Threat actors look beyond inbox in phishing attacks

Threat actors look beyond inbox in phishing attacks


James Dyer, head of threat intelligence, KnowBe4.

James Dyer, head of threat intelligence, KnowBe4.

Threat actors are redefining the attack surface at scale, due to generative AI capable of delivering flawless, personalised phishing attacks and enhancing every step of the kill chain.

This emerged during an exclusive round table event presented by KnowBe4, aligned to ITWeb Security Summit 2026.

James Dyer, head of threat intelligence at KnowBe4, said the organisation’s Phishing Threat Trends Report found that 86% of phishing attacks are now AI-driven.

“We are not far from finding AI driving phishing from end-to-end, from reconnaissance to development, payload and execution,” he said.

“Attackers are weaponising trust,” Dyer said. “Business e-mail compromise rises year on year, with attackers investing a lot of energy in spoofing e-mails and impersonating vendors.”

“Links remain the primary payload in phishing e-mails, but we are also seeing developments such as QR codes buried deep within PDF attachments.”

Attackers have also moved beyond the inbox to target other communications channels, such as instant messaging, he pointed out.

The KnowBe4 Phishing Threat Trends Report noted that there had also been a 49% rise in attacks via calendar invites. Calendar invite injection (.ics) forces e-mail clients to autoprocess the message as a meeting, triggering direct system notifications and bypassing traditional inbox spam filters.

Friedrich Sieberhagen, territory director (Africa), KnowBe4.

Friedrich Sieberhagen, territory director (Africa), KnowBe4.

There has also been a 41% increase in link-based attacks within Microsoft Teams, with deepfake Teams calls another emerging threat. This is concerning because deepfake content has become so realistic that 86% of employees admit it is increasingly difficult to know what – or who – to trust.

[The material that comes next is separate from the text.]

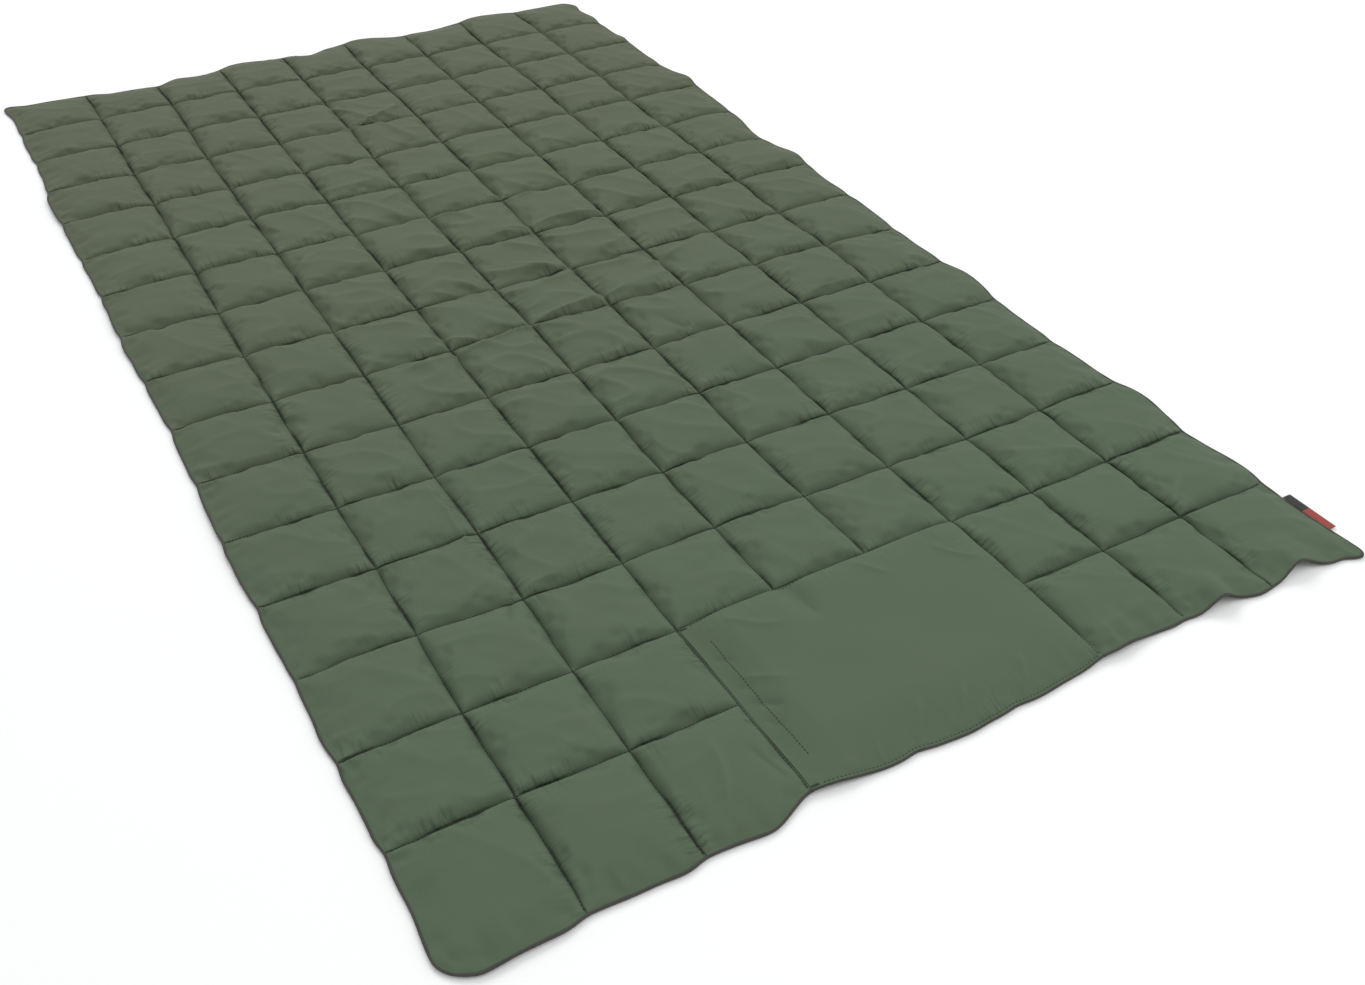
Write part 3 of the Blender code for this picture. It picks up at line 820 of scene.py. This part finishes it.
def hold(piece, third, slot, *nodes):
    # hides the parts it stands for; a piece of the middle third rides with it, the others stay where they
    # are
    if nodes:
        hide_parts(*nodes)
    if third == "Middle":
        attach(piece, "middle_third")
    else:
        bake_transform(piece)
    return piece


for third, (a, b) in thirds.items():
    parts = [cut(part, a, b) for part in (top, bottom, shadeAndWear, gathers, creased)]
    body = paddedBody("quiltedFace" + third, *parts)
    hold(body, third, "shell_fabric", "top_shell_" + third.lower(), "batting_" + third.lower())
print("quilted face ready")

liningSheet = np.stack([flatX, flatY, liningHeight(flatX, flatY)], -1)
liningSheet = layOut(roundCorners(liningSheet, corner))
for third, (a, b) in thirds.items():
    bm = gridMesh(cut(liningSheet, a, b)[::2, ::2])
    bmesh.ops.reverse_faces(bm, faces=bm.faces)
    bmesh.ops.solidify(bm, geom=bm.faces, thickness=-lining["thickness"])
    bmesh.ops.recalc_face_normals(bm, faces=bm.faces)
    sheet = addPiece("liningSheet" + third, bm, [liningFabric])
    hold(sheet, third, "lining_fabric", "lining_" + third.lower())
print("lining ready")


# stitches

stitch = {
    "pitch": 0.0042, "length": 0.0034, "width": 0.0008, "height": 0.0007,
    "above": 0.0006,          # metres from the seam up to the middle of a stitch
    "below": 0.0010,          # metres up to the stitches of the underside
    "fromEdge": 0.004,        # a row stops this far short of the cloth's edge
}


def stitchRow(length):
    # a straight run of stitches along X, each a small bar whose ends dive into the cloth
    bm = bmesh.new()
    bmesh.ops.create_cube(bm, size=1.0)
    lengthways = [e for e in bm.edges if abs(e.verts[0].co.x - e.verts[1].co.x) > 0.5]
    bmesh.ops.subdivide_edges(bm, edges=lengthways, cuts=2, use_grid_fill=True)
    for vert in bm.verts:
        end = abs(vert.co.x) > 0.4
        vert.co.y *= 0.45 if end else 1.0
        vert.co.z = vert.co.z * (0.5 if end else 1.0) - (0.55 if end else 0.0)
    bmesh.ops.scale(bm, verts=bm.verts, vec=(stitch["length"], stitch["width"], stitch["height"]))
    count = max(int(length / stitch["pitch"]), 1)
    bmesh.ops.translate(bm, verts=bm.verts, vec=((length - (count - 1) * stitch["pitch"]) / 2, 0, 0))
    bmesh.ops.spin(bm, geom=bm.verts[:] + bm.edges[:] + bm.faces[:], cent=(0, 0, 0), axis=(0, 0, 1),
                   angle=0, dvec=(stitch["pitch"], 0, 0), steps=count - 1, use_duplicate=True)
    return asMesh(bm)


def asMesh(bm):
    mesh = bpy.data.meshes.new("spare")
    bm.to_mesh(mesh)
    bm.free()
    return mesh


rowsMade = {}


def addRow(bm, start, end, height, side=1):
    # lays a run of stitches from start to end; side -1 turns it upside down for the underside
    start, end = Vector(start), Vector(end)
    length = round((end - start).length, 4)
    if length not in rowsMade:
        rowsMade[length] = stitchRow(length)
    row = rowsMade[length].copy()
    turn = math.atan2(end.y - start.y, end.x - start.x)
    place = Matrix.Translation((start.x, start.y, height)) @ Matrix.Rotation(turn, 4, "Z")
    if side < 0:
        place = place @ Matrix.Rotation(math.pi, 4, "X")
    row.transform(place)
    bm.from_mesh(row)
    bpy.data.meshes.remove(row)


def quiltingRows(bm, xFrom, xTo, columns):
    upper, lower = quilt["seam"] + stitch["above"], stitch["below"]
    ends = sheetY - stitch["fromEdge"]
    for x in columns:
        hidden = abs(x) < foldX - 0.01
        addRow(bm, (x, pocketFar if hidden else -ends), (x, ends), upper)
        addRow(bm, (x, -ends), (x, ends), lower, -1)
    for y in seamY:
        if not (y < pocketFar - 0.01 and abs(xFrom + xTo) < 0.01):
            addRow(bm, (xFrom, y), (xTo, y), upper)
        addRow(bm, (xFrom, y), (xTo, y), lower, -1)


def laid(piece):
    setCoordinates(piece.data, layOut(coordinates(piece.data)))
    return piece


for third, xFrom, xTo, columns in (("Left", -sheetX + stitch["fromEdge"], -foldX, seamX[:2]),
                                   ("Middle", -foldX, foldX, seamX[2:6]),
                                   ("Right", foldX, sheetX - stitch["fromEdge"], seamX[6:])):
    bm = bmesh.new()
    quiltingRows(bm, xFrom, xTo, columns)
    rows = laid(addPiece("quiltStitches" + third, bm, [sewingThread]))
    hold(rows, third, "thread", "quilt_stitching_" + third.lower())
    print(third, "stitches:", len(rows.data.polygons) // 14)


# the bound edge

tape = {
    "radius": 0.0015, "height": 0.0025, "sides": 12, "step": 0.0045,
    "square": 0.8,                      # below 1 it makes the roll's section squarer
    "pull": 0.07, "pullPitch": 0.0042,  # the stitches pull the roll in
}


def arc(cx, cy, radius, a, b, steps=8):
    angles = np.radians(np.linspace(a, b, steps))
    return [(cx + radius * math.cos(t), cy + radius * math.sin(t)) for t in angles]


def evenly(points, step):
    # the same path with evenly spaced points
    points = np.array(points, float)
    run = np.concatenate([[0], np.cumsum(np.linalg.norm(np.diff(points, axis=0), axis=1))])
    places = np.linspace(0, run[-1], max(int(run[-1] / step), 2) + 1)
    return np.stack([np.interp(places, run, points[:, k]) for k in (0, 1)], -1), places


def bindingPath(third):
    x, y, r = sheetX, sheetY, quilt["corner"] - tape["radius"]
    if third == "Left":
        return [(-foldX, -y), *arc(-x + r, -y + r, r, 270, 180), *arc(-x + r, y - r, r, 180, 90),
                (-foldX, y)]
    if third == "Right":
        return [(foldX, y), *arc(x - r, y - r, r, 90, 0), *arc(x - r, -y + r, r, 0, -90),
                (foldX, -y)]
    return [(foldX, -y), (-foldX, -y)] if third == "Near" else [(-foldX, y), (foldX, y)]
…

Dyer outlined several key predictions for the year ahead. He said Zero Day attacks would continue to trend upward, and AI agents would become a major attack surface, with subverted ‘malgents’ emerging as insider threats with employee-level permissions. Attackers would likely turn their attention to AI model integrity through RAG pipeline poisoning and training data manipulation. He said supply chain risk and vulnerability would continue to increase.

Senior security professionals participating in the round table said maintaining staff awareness was challenging, as attackers’ techniques changed frequently. They emphasised their focus on keeping training and awareness programmes topical, engaging and personalised, as well as working to instil a security culture across their organisations.

Friedrich Sieberhagen, territory director (Africa) at KnowBe4, noted: “Humans aren’t necessarily the weakest link – sometimes they are the strongest. But we have to give them the skills and the right technologies to help them mitigate risk.”